## TASK PROMPT:
Every line in the listing is to be echoed verbatim.

## DATA BLOCK:
____________
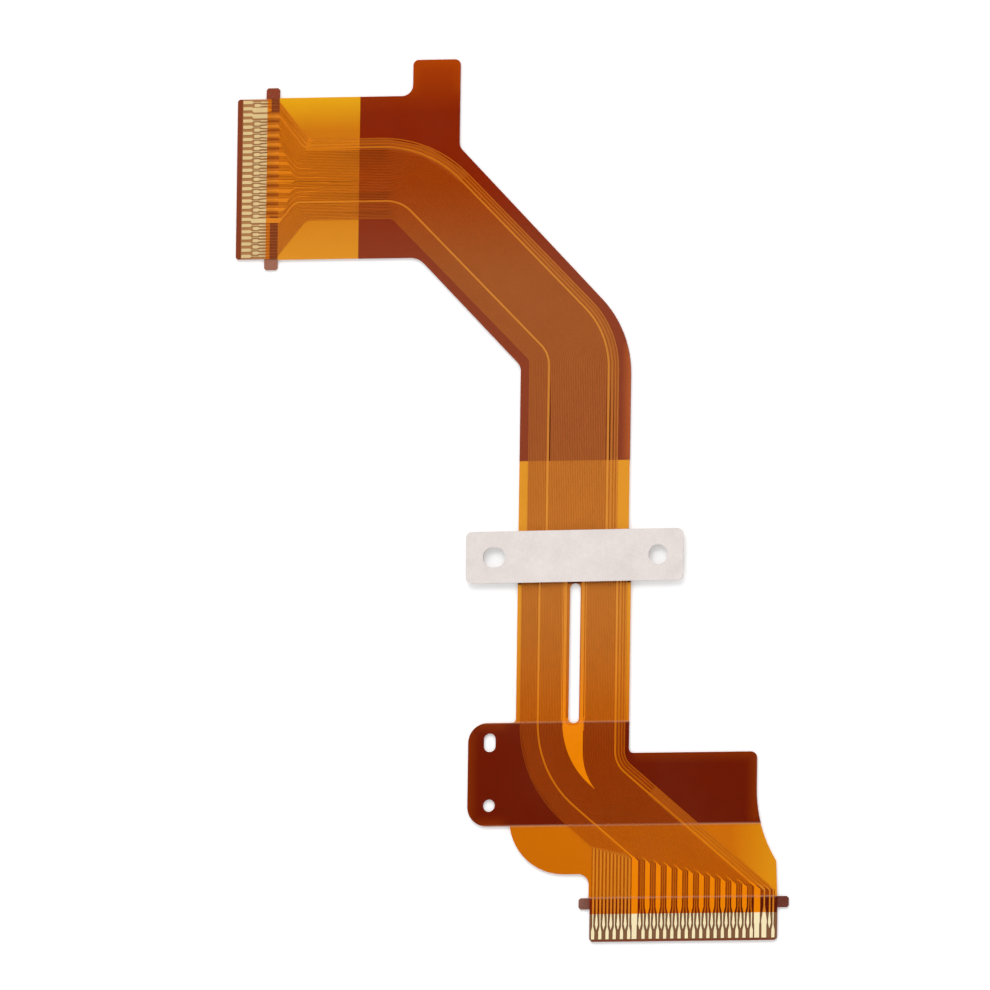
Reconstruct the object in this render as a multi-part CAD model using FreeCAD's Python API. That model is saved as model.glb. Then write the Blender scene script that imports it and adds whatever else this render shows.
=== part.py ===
import FreeCAD, Part
import math
import os

# Flat flexible printed circuit between two board connectors, in millimetres.
# It lies flat with its contacts up. Lengths named "down" are measured down the
# sheet from the axis of the arm, and lengths named "across" are measured to the
# right from the left edge of the run.

# Layers, from the underside up
backing_thickness = 0.125
base_thickness = 0.045
copper_thickness = 0.030
cover_thickness = 0.040
adhesive_thickness = 0.100
liner_thickness = 0.120

# Contacts, the same number in the same order at both ends
contact_count = 51
left_pitch = 0.25
lower_pitch = 0.30
joined_contacts = ((12, 13), (46, 47), (48, 49))
wide_joined_contacts = ((12, 13), (46, 47))
slot_contacts = (27, 28)
first_signal = 14
last_signal = 45
bar_step = 3
first_bar = 16

# Arm and left contact end
arm_length = 24.0
film_step = 0.075
tip_radius = 0.15
left_stiffener_length = 3.5
left_ear_length = 1.12
left_ear_reach = 0.82
left_bare_length = 2.5
ear_radius = 0.15

# Upper tab
upper_tab_across = 9.34
upper_tab_width = 3.94
upper_tab_rise = 2.92
upper_tab_radius = 0.45
upper_tab_fillet = 0.9

# Diagonal between the arm and the run
outer_diagonal_down = -2.39
outer_diagonal_end_down = 12.72
outer_bend_radius = 8.8
inner_diagonal_across = 8.70
inner_diagonal_end_down = 15.50
inner_bend_radius = 1.7
inner_run_fillet = 1.0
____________
## SOLUTION TO THE PROBLEM:
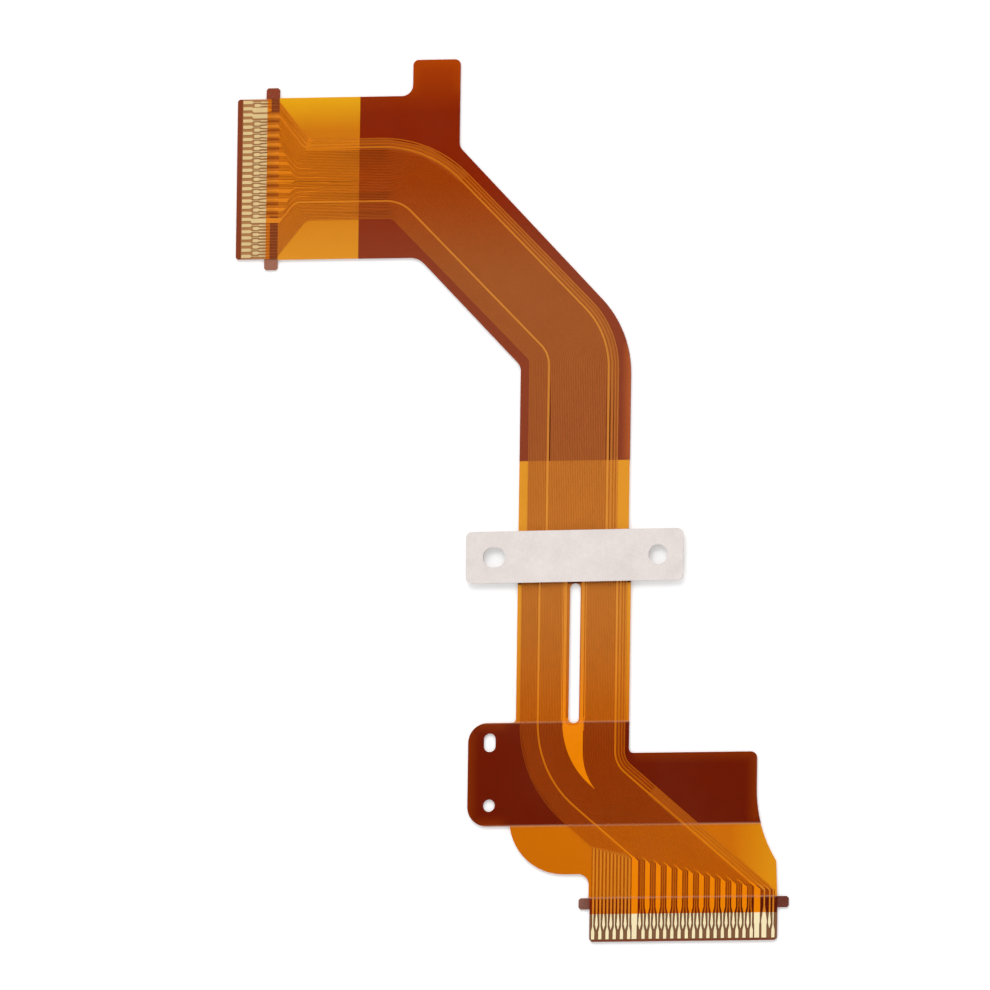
Reconstruct the object in this render as a multi-part CAD model using FreeCAD's Python API. That model is saved as model.glb. Then write the Blender scene script that imports it and adds whatever else this render shows.
=== part.py ===
import FreeCAD, Part
import math
import os

# Flat flexible printed circuit between two board connectors, in millimetres.
# It lies flat with its contacts up. Lengths named "down" are measured down the
# sheet from the axis of the arm, and lengths named "across" are measured to the
# right from the left edge of the run.

# Layers, from the underside up
backing_thickness = 0.125
base_thickness = 0.045
copper_thickness = 0.030
cover_thickness = 0.040
adhesive_thickness = 0.100
liner_thickness = 0.120

# Contacts, the same number in the same order at both ends
contact_count = 51
left_pitch = 0.25
lower_pitch = 0.30
joined_contacts = ((12, 13), (46, 47), (48, 49))
wide_joined_contacts = ((12, 13), (46, 47))
slot_contacts = (27, 28)
first_signal = 14
last_signal = 45
bar_step = 3
first_bar = 16

# Arm and left contact end
arm_length = 24.0
film_step = 0.075
tip_radius = 0.15
left_stiffener_length = 3.5
left_ear_length = 1.12
left_ear_reach = 0.82
left_bare_length = 2.5
ear_radius = 0.15

# Upper tab
upper_tab_across = 9.34
upper_tab_width = 3.94
upper_tab_rise = 2.92
upper_tab_radius = 0.45
upper_tab_fillet = 0.9

# Diagonal between the arm and the run
outer_diagonal_down = -2.39
outer_diagonal_end_down = 12.72
outer_bend_radius = 8.8
inner_diagonal_across = 8.70
inner_diagonal_end_down = 15.50
inner_bend_radius = 1.7
inner_run_fillet = 1.0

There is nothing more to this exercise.